Management Responsibilities: Renting a property involves ongoing management responsibilities, such as tenant selection, property maintenance, and handling rental agreements. Heirs who choose to keep the property and become landlords or hire property management services must be prepared to invest time and effort into managing these responsibilities.
Bottom Line On How to Sell Your Inherited House
Selling an inherited property involves a series of well-defined steps, from obtaining the necessary legal documents to navigating tax consequences and deciding on the best selling strategy. It’s crucial to approach the process with a clear understanding of the legal requirements, financial considerations, and available options. Seeking professional advice from legal, financial, and real estate experts can ensure a smooth and successful transaction. By following this comprehensive guide, you can navigate the process of selling an inherited property with confidence and make informed decisions that align with your goals and circumstances.
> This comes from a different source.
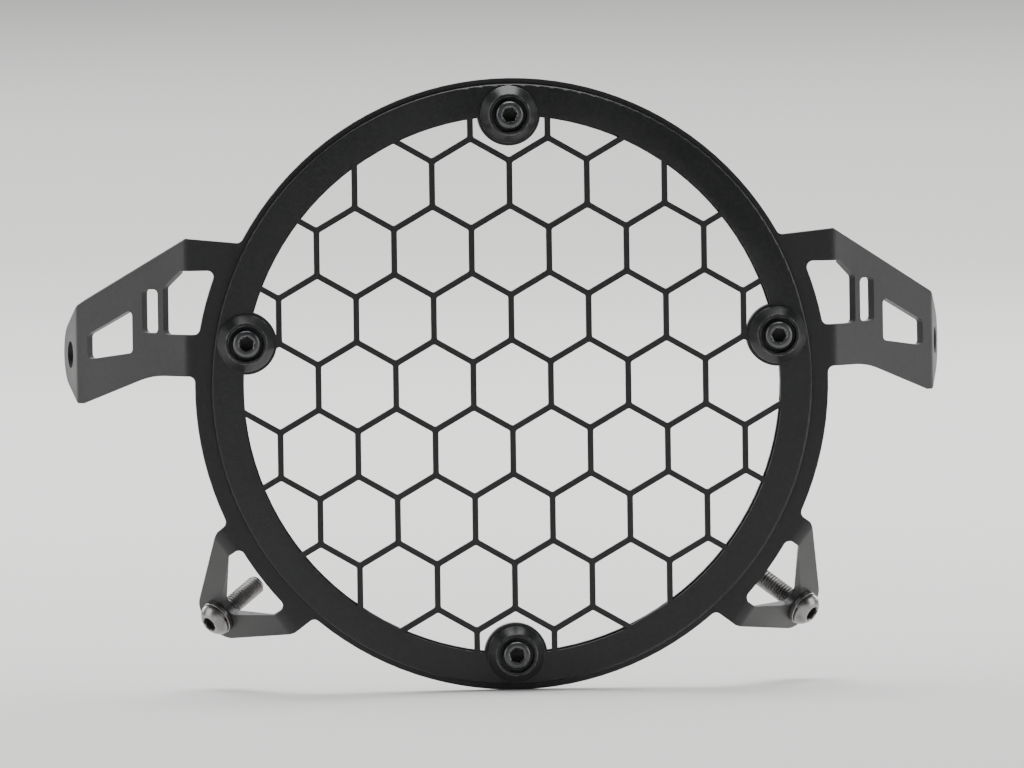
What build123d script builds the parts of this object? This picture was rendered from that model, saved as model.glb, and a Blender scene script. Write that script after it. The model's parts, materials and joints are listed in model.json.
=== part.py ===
from build123d import *
import os
from math import asin, cos, degrees, radians, sin, sqrt

# Guard for a round motorcycle headlight: a flat honeycomb grille plate, screwed on the front of
# a bent sheet bracket. The bracket's ring carries a double-bent wing on each side, which ends in
# a round lug with a bolt hole, and a bent ear on each side below, with a bolt at its end.
# Millimetres. X runs to the right as seen from the front, Z up, and the front faces -Y. The
# origin is on the lamp's axis, where the grille's back lies on the bracket's front, at Y = 0.

# Sheet
bracket_thickness = 2.5
grille_thickness = 2.0
bend_inner_radius = 2.0
junction_radius = 2.0

# Round face, about the lamp's axis
bore_radius = 84.0
grille_band_width = 9.4
bracket_bore_step = 0.6
bracket_rim_step = 1.7
shoulder_step = 5.1
shoulder_margin = 4.0
grille_edge_round = 0.6

# Honeycomb of regular hexagons, one of them on the lamp's axis
cell_pitch = 24.1
bar_width = 1.8
cell_corner_radius = 0.8

# Four screws on the edge of the bore, each on a lobe of both plates
side_screw_rise = 9.7
lobe_radius = 9.8
screw_radius = 2.5
screw_length = 14.0
screw_head_radius = 4.25
screw_head_height = 5.0
screw_socket_width = 4.0
screw_socket_depth = 2.6
screw_edge = 0.5
screw_clearance = 0.25
thread_clearance = 0.1

# Cup washer under each screw's head
cup_radius = 8.9
cup_height = 4.4
cup_rim_height = 1.0
cup_crown_radius = 6.4
cup_pocket_radius = 5.5
cup_seat_thickness = 1.2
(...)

Frequently asked questions
Do I have to report the sale of inherited property to the IRS?
Yes, the sale of the house is typically reportable to the IRS. It is essential to comply with tax regulations and report the transaction on your income tax return.
What happens when you sell a house you inherited?
When you sell a house you inherited, the proceeds from the sale are used to settle any outstanding debts of the deceased’s estate. The remaining funds are distributed among the legal heirs as outlined in the will or according to intestate succession laws.
Does the sale of inherited property count as income?
If you sell the inherited property this may result in capital gains, but it is generally not considered regular income. The tax treatment varies, and it’s important to understand the specific rules and regulations in your jurisdiction.
How to avoid capital gains tax on sale of inherited house?
To potentially minimize capital gains tax, heirs may consider strategies such as claiming the stepped-up basis, utilizing any available tax exemptions, or exploring options like a 1031 exchange.